■ Work to be completed
Count how many lines contain "scene" and reply with that number only.
═══ Information supplied
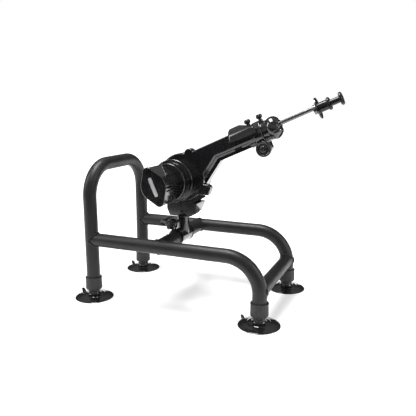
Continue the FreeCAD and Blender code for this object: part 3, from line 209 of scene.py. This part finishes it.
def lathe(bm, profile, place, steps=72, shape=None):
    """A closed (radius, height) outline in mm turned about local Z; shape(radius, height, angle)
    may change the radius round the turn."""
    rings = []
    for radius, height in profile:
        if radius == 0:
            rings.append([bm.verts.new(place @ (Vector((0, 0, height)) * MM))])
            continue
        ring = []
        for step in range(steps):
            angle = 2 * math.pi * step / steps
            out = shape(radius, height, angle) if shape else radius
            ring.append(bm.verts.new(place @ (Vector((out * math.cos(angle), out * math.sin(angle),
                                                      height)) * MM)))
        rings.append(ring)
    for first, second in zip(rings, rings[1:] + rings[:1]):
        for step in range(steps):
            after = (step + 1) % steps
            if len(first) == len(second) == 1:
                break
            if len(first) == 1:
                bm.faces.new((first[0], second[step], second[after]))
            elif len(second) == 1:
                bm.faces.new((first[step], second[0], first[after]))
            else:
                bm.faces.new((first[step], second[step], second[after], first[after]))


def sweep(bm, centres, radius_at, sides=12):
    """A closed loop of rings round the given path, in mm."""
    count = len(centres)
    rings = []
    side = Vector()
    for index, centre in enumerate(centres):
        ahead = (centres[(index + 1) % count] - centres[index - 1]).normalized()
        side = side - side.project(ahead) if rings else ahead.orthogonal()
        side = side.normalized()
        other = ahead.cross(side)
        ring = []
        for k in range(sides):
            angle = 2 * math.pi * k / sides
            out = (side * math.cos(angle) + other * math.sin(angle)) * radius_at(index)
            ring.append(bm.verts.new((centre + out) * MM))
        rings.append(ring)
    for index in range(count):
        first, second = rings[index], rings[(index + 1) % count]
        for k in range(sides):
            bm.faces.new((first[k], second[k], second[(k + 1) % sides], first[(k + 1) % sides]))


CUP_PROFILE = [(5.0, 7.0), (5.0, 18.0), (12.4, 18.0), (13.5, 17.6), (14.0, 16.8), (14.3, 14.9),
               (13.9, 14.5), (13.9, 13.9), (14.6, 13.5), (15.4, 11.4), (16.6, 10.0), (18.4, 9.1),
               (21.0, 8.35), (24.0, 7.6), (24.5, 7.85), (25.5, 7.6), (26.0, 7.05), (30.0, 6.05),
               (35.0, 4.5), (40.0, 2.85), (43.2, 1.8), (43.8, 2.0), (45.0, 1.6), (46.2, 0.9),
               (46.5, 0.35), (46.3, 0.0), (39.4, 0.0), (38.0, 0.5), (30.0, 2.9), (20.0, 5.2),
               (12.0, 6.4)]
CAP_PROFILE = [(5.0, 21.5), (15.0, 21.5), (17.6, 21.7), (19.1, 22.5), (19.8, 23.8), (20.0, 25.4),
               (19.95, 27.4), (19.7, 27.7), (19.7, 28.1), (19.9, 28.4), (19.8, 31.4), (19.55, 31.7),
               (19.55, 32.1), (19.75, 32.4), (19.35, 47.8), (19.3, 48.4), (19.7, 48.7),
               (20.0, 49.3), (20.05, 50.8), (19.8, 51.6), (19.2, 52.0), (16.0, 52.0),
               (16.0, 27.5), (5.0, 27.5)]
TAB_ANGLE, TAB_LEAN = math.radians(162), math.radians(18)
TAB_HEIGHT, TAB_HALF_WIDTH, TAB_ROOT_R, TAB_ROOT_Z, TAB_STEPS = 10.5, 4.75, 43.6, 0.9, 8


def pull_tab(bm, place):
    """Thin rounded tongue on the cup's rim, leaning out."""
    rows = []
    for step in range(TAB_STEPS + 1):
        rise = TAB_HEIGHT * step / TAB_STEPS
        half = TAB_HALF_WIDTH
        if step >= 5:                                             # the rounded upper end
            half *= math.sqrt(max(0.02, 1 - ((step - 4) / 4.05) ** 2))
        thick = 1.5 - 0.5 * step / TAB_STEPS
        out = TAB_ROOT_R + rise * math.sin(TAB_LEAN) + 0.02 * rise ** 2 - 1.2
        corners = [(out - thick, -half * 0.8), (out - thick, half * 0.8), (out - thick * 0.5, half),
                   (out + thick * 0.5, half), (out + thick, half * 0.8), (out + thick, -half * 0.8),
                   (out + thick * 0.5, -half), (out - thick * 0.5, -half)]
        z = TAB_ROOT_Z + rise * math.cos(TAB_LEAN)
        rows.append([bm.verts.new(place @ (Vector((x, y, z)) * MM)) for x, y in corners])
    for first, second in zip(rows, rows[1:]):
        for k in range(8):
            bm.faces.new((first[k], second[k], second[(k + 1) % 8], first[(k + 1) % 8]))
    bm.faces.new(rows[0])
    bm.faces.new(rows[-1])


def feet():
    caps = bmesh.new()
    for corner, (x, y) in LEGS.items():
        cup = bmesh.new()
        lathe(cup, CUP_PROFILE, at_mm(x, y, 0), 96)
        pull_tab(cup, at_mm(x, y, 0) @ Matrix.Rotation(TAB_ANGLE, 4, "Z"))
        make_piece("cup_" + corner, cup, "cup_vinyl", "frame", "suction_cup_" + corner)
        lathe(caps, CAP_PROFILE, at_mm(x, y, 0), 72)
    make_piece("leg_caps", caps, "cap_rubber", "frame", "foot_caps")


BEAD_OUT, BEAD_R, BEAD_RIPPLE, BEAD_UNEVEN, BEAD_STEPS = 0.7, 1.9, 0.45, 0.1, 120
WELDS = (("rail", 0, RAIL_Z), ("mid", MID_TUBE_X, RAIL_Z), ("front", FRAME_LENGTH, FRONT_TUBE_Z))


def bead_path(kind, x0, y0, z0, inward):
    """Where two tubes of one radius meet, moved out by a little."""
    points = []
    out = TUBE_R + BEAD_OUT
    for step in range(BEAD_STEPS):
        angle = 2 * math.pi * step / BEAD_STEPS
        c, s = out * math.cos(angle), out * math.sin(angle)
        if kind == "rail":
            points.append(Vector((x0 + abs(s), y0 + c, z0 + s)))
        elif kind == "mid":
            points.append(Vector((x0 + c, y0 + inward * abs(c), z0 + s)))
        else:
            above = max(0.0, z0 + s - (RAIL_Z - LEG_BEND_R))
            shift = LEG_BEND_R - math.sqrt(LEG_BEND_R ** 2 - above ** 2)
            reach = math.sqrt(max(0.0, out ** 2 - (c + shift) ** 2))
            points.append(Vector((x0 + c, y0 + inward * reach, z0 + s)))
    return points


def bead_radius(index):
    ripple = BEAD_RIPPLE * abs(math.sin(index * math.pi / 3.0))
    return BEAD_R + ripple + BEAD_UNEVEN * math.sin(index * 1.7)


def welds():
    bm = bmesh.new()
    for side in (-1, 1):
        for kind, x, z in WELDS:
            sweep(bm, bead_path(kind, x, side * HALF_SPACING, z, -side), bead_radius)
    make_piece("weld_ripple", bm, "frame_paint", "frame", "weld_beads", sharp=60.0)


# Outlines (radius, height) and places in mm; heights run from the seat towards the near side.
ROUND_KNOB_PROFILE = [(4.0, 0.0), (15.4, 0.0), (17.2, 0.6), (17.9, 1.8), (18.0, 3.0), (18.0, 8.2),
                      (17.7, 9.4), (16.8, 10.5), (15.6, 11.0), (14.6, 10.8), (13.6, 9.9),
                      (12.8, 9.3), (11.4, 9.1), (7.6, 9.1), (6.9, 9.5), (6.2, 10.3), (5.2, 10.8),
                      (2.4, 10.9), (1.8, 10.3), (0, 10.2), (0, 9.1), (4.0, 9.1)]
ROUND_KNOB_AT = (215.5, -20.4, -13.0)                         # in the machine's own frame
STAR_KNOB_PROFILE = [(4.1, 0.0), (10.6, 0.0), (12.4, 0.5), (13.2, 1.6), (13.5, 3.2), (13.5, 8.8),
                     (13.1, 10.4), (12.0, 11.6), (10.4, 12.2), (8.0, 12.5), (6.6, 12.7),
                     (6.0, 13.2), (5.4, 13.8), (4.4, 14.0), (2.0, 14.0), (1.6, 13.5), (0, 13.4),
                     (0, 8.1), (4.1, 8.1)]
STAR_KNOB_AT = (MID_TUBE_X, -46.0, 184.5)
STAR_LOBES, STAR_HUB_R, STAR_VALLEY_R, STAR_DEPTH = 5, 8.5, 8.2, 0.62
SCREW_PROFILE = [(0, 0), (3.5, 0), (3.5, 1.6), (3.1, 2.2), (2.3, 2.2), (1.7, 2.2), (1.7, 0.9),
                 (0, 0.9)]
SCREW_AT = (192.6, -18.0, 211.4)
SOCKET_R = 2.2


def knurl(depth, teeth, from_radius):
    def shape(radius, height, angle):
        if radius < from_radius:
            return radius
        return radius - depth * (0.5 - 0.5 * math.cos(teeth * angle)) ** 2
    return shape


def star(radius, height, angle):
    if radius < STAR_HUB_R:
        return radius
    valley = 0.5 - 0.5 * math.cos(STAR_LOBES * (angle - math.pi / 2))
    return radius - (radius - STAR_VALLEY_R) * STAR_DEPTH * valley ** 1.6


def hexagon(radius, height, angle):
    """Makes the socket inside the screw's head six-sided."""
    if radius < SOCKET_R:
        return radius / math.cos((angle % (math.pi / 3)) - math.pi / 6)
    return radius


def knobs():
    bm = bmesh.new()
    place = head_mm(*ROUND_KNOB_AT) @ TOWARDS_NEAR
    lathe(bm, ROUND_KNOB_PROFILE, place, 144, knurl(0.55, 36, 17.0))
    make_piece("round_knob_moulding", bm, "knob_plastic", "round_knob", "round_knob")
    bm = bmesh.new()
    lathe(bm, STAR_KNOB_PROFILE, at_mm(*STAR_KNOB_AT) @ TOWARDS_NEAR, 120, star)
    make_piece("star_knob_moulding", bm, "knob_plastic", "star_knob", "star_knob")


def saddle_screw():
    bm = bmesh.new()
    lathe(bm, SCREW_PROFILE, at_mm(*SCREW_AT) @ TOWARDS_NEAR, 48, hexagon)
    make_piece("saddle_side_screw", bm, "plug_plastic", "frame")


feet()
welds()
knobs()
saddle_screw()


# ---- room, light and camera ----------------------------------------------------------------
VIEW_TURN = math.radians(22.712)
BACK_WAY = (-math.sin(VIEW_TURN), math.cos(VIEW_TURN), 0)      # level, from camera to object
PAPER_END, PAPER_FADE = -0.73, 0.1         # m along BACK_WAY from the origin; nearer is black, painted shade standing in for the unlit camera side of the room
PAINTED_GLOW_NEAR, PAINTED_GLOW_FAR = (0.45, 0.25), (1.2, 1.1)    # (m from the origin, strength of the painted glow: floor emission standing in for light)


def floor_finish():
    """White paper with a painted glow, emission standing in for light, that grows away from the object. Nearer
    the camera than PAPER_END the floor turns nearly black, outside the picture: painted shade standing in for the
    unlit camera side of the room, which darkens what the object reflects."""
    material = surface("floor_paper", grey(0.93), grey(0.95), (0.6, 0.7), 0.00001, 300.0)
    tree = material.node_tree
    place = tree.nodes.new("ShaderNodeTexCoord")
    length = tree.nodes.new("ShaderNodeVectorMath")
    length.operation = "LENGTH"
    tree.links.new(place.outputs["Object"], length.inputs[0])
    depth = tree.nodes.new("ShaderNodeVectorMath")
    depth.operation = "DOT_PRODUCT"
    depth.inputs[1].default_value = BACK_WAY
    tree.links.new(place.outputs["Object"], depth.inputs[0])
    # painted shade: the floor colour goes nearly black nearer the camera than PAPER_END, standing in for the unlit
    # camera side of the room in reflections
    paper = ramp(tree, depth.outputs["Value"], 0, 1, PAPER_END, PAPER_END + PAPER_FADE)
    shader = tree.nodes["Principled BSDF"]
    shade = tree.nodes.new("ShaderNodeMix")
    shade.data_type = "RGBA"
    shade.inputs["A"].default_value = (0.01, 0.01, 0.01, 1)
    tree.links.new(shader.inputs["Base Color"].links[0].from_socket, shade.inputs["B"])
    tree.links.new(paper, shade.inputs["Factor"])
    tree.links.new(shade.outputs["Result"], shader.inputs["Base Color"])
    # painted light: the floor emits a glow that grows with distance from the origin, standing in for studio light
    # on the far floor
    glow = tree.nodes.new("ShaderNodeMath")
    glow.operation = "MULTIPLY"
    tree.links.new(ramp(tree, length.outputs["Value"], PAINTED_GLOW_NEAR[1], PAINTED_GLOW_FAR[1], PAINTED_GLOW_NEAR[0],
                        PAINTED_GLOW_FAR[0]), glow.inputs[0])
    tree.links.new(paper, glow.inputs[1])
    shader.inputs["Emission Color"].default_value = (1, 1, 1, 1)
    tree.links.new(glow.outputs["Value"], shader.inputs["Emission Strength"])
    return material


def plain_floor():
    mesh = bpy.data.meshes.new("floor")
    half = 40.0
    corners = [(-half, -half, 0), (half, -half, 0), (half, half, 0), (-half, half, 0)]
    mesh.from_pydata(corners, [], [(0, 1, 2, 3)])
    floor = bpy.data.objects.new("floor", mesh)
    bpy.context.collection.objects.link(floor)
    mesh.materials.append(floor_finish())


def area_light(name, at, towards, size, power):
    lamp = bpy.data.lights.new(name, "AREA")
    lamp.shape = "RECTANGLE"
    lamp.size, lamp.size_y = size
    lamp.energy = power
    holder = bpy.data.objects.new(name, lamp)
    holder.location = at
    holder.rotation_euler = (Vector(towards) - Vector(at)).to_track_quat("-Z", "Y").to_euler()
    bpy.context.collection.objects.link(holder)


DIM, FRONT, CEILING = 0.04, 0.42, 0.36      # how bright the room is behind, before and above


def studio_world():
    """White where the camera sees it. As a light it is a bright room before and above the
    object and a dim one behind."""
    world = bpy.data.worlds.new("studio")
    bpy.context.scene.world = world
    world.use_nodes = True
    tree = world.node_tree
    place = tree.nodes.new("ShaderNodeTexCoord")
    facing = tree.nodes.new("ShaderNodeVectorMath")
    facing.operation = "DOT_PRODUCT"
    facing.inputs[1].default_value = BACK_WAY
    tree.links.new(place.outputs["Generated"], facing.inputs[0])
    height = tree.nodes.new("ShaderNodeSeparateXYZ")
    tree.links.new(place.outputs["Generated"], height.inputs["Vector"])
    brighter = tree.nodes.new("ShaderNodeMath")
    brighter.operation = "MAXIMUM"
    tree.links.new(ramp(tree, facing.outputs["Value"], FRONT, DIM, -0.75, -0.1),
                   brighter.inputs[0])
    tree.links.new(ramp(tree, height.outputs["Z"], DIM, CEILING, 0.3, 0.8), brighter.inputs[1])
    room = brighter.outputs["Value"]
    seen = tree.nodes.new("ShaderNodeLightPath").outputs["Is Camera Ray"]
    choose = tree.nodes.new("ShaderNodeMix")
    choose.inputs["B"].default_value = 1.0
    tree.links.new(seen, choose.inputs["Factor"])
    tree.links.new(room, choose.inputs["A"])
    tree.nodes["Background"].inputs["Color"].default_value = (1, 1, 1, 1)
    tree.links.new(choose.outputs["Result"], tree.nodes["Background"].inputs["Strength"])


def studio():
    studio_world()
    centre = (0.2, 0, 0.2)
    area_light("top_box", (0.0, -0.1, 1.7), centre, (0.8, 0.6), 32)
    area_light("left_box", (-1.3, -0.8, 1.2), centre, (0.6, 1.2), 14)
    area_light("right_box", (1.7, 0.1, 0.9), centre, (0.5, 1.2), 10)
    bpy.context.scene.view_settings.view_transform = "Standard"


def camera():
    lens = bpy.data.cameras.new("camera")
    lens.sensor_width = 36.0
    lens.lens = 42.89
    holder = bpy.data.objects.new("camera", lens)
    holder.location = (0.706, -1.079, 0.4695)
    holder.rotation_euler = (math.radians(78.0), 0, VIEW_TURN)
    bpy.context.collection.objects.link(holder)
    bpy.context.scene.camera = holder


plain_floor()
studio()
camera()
══════
■ Exercise response
4